I know of many people using Debian based distributions with pristine ZeroC Ice sources without a glitch. Michi Henning himself wrote a message in these forums about that. And this is fine most of the time. But in our lab we currently use a decent variety of architectures (x86, amd64, ppc, arm and in a near future ia64) and we do not like the idea of having a separate development machine for every architecture. Besides I use Ice as a teaching tool for several undergrad courses. A packaging system such as Debian packages relieves users from many maintainment tasks that would otherwise be too cumbersome.

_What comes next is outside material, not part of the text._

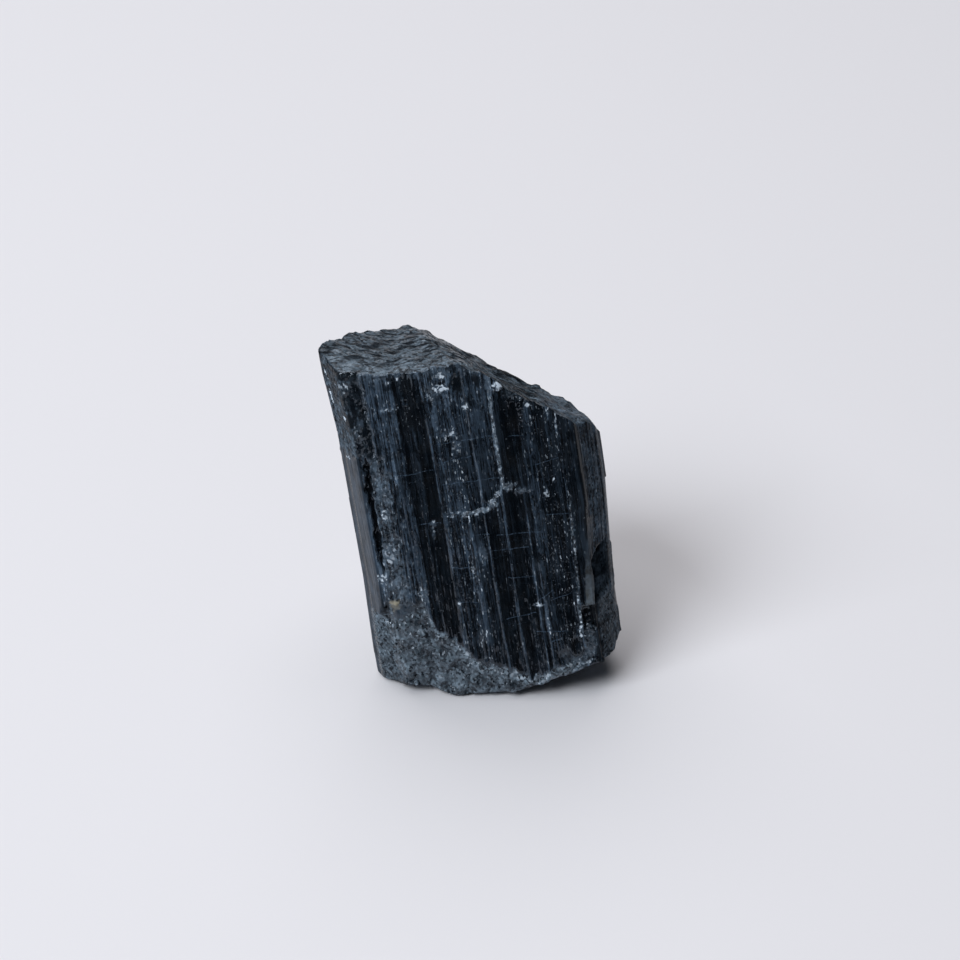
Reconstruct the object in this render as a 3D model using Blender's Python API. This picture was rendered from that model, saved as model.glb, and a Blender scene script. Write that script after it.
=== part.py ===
"""Black tourmaline crystal: a broken stub of a striated prism that stands on its lower break.

The prism has the rounded, three-sided section of schorl, with fine ribs along its long axis.
It leans back and to the left, because the lower break is not square to the axis.
Crystal coordinates: u to the right, v to the back, h along the axis, with h = 0 at the table.
"""
import math

import bmesh
import bpy
import numpy as np
from mathutils import Matrix

NAME = "tourmaline_crystal"

# How the crystal stands: the lean of its axis, and where the axis meets the table, which puts
# the origin under the middle of the whole crystal.
LEAN_BACK = math.radians(17.0)
LEAN_LEFT = math.radians(8.9)
AXIS_FOOT = (0.0046, -0.00675, 0.0)

# The prism before it broke: how far it runs past both breaks, and the height of its rows.
PRISM_BOTTOM = -0.008
PRISM_TOP = 0.056
ROW_HEIGHT = 0.0033

# Sides of the section, counter-clockwise from the front left corner. Each row gives the corner
# where the side starts (u, v), how far its middle bulges out, and its ribs' pitch and depth.
SIDES = (
    (-0.0152, -0.0112, 0.00100, 0.00120, 0.00024),
    (0.0146, -0.0108, 0.00040, 0.00150, 0.00016),
    (0.0180, -0.0040, 0.00230, 0.00190, 0.00022),
    (0.0034, 0.0125, 0.00110, 0.00200, 0.00012),
    (-0.0034, 0.0125, 0.00230, 0.00190, 0.00022),
    (-0.0177, -0.0054, 0.00010, 0.00220, 0.00004),
)
FRONT_V = -0.0122
HALF_WIDTH = 0.018
RIB_SEED = 11
RIB_UNEVENNESS = 0.35
RIB_WANDER = 0.00008
RIB_WANDER_LENGTH = 0.011

# How the width changes with height: the left edge flares at the top and at the foot, the right
# edge draws in toward the foot. Each has its amount and the heights where it begins and is full.
FLARE = (0.0006, 0.038, 0.046)
FOOT_FLARE = (0.0004, 0.016, 0.005)
DRAW_IN = (0.0010, 0.024, 0.009)

# Relief of every broken surface: height and spacing of its swells, ridges and grain.
SWELL = (0.00035, 0.0095)
RIDGE = (0.00040, 0.0052)
GRAIN = (0.00016, 0.0027)

# The upper break: its level on the front, its rise to the back, and its rise to the left, which
# fades toward the front. Its relief is finer than the other breaks'.
BREAK_LEVEL = 0.0459
BACK_RISE = 0.04
LEFT_RISE = 0.34
LEFT_RISE_FROM = -0.0082
LEFT_RISE_NONE_AT_V = -0.0165
LEFT_RISE_FULL_AT_V = -0.0050
TOP_RELIEF = 0.6
TOP_SEED = 21

# The shoulder: the slanting break on the upper right. It starts on the front at (u, h), falls
# to the right and to the back, falls less to the back further right, and rounds off at its end.
SHOULDER_START = (0.0022, 0.0450)
SHOULDER_FALL = 0.76
SHOULDER_BACK_FALL = 0.21
SHOULDER_TWIST_FROM = 0.0080
SHOULDER_TWIST = 14.5
SHOULDER_ROUND_FROM = 0.0165
SHOULDER_ROUND = 580.0
SHOULDER_RELIEF = 0.7
SHOULDER_SEED = 31

# The lower break, in table coordinates: a flat patch it stands on, and a rim that lifts.
FRONT_LIFT_FROM = -0.0060
FRONT_LIFT = 0.16
LEFT_LIFT_FROM = -0.0090
LEFT_LIFT = 4.0
RIGHT_LIFT_FROM = 0.0020
RIGHT_LIFT = 0.31
RIGHT_EDGE_FROM = 0.0120
RIGHT_EDGE_LIFT = 12.0
ROUGH_ABOVE = 0.0015
BASE_SEED = 41

# The granular break across the lower left of the front: its upper edge as (u, h), the small
# step there, and how fast it falls back below that edge.
GRANULAR_EDGE = (
    (-0.0160, 0.0125), (-0.0135, 0.0137), (-0.0092, 0.0130), (-0.0083, 0.0088),
    (-0.0055, 0.0062), (-0.0035, 0.0033), (-0.0003, 0.0018), (0.0040, -0.0006), (0.0120, 0.0010),
)
GRANULAR_STEP = 0.0006
GRANULAR_SLOPE = 0.085
GRANULAR_RELIEF = 0.5
GRANULAR_SEED = 51

# The sheet that flaked off the upper front: its outline as (u, h), and its depth.
FLAKE = (
    (-0.0046, 0.0500), (-0.0046, 0.0255), (-0.0030, 0.0248), (-0.0005, 0.0246), (0.0010, 0.0247),
    (0.0020, 0.0253), (0.0030, 0.0265), (0.0041, 0.0276), (0.0041, 0.0500),
)
FLAKE_DEPTH = 0.0006

# Splinters missing along the edges: centre (u, v, h), half sizes, and turn about the axis.
SPLINTERS = (
    ("groove", (-0.01430, -0.01170, 0.0268), (0.00045, 0.00080, 0.0078), math.radians(25.0)),
    ("notch", (0.01390, -0.01110, 0.0070), (0.00100, 0.00140, 0.0020), math.radians(40.0)),
    ("flank_recess", (0.01620, -0.00860, 0.0125), (0.00110, 0.00170, 0.0038), math.radians(62.0)),
    ("left_spall", (-0.01640, -0.01140, 0.0402), (0.00150, 0.00120, 0.0050), math.radians(20.0)),
)
SPLINTER_TIP = 0.5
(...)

Therefore if you happen to use a debian based distribution or ubuntu based distribution try the packages for ZeroC Ice. If you are not convinced you can always go back to a manual installation.

Debian Policy dictates a lot of rules that choke on the ZeroC installation conventions. I try to respect the original source as much as possible, but a number of patches are currently applied to the Debian packages. I'll try to explain the differences and why they are different.
  • Debian source packages should be split in as many binary packages as it makes sense. Unfortunately it makes sense a lot of different packages. In 3.2.1 I made a major reorganization in order to merge some of them. Now ZeroC Ice is decomposed into 24 packages.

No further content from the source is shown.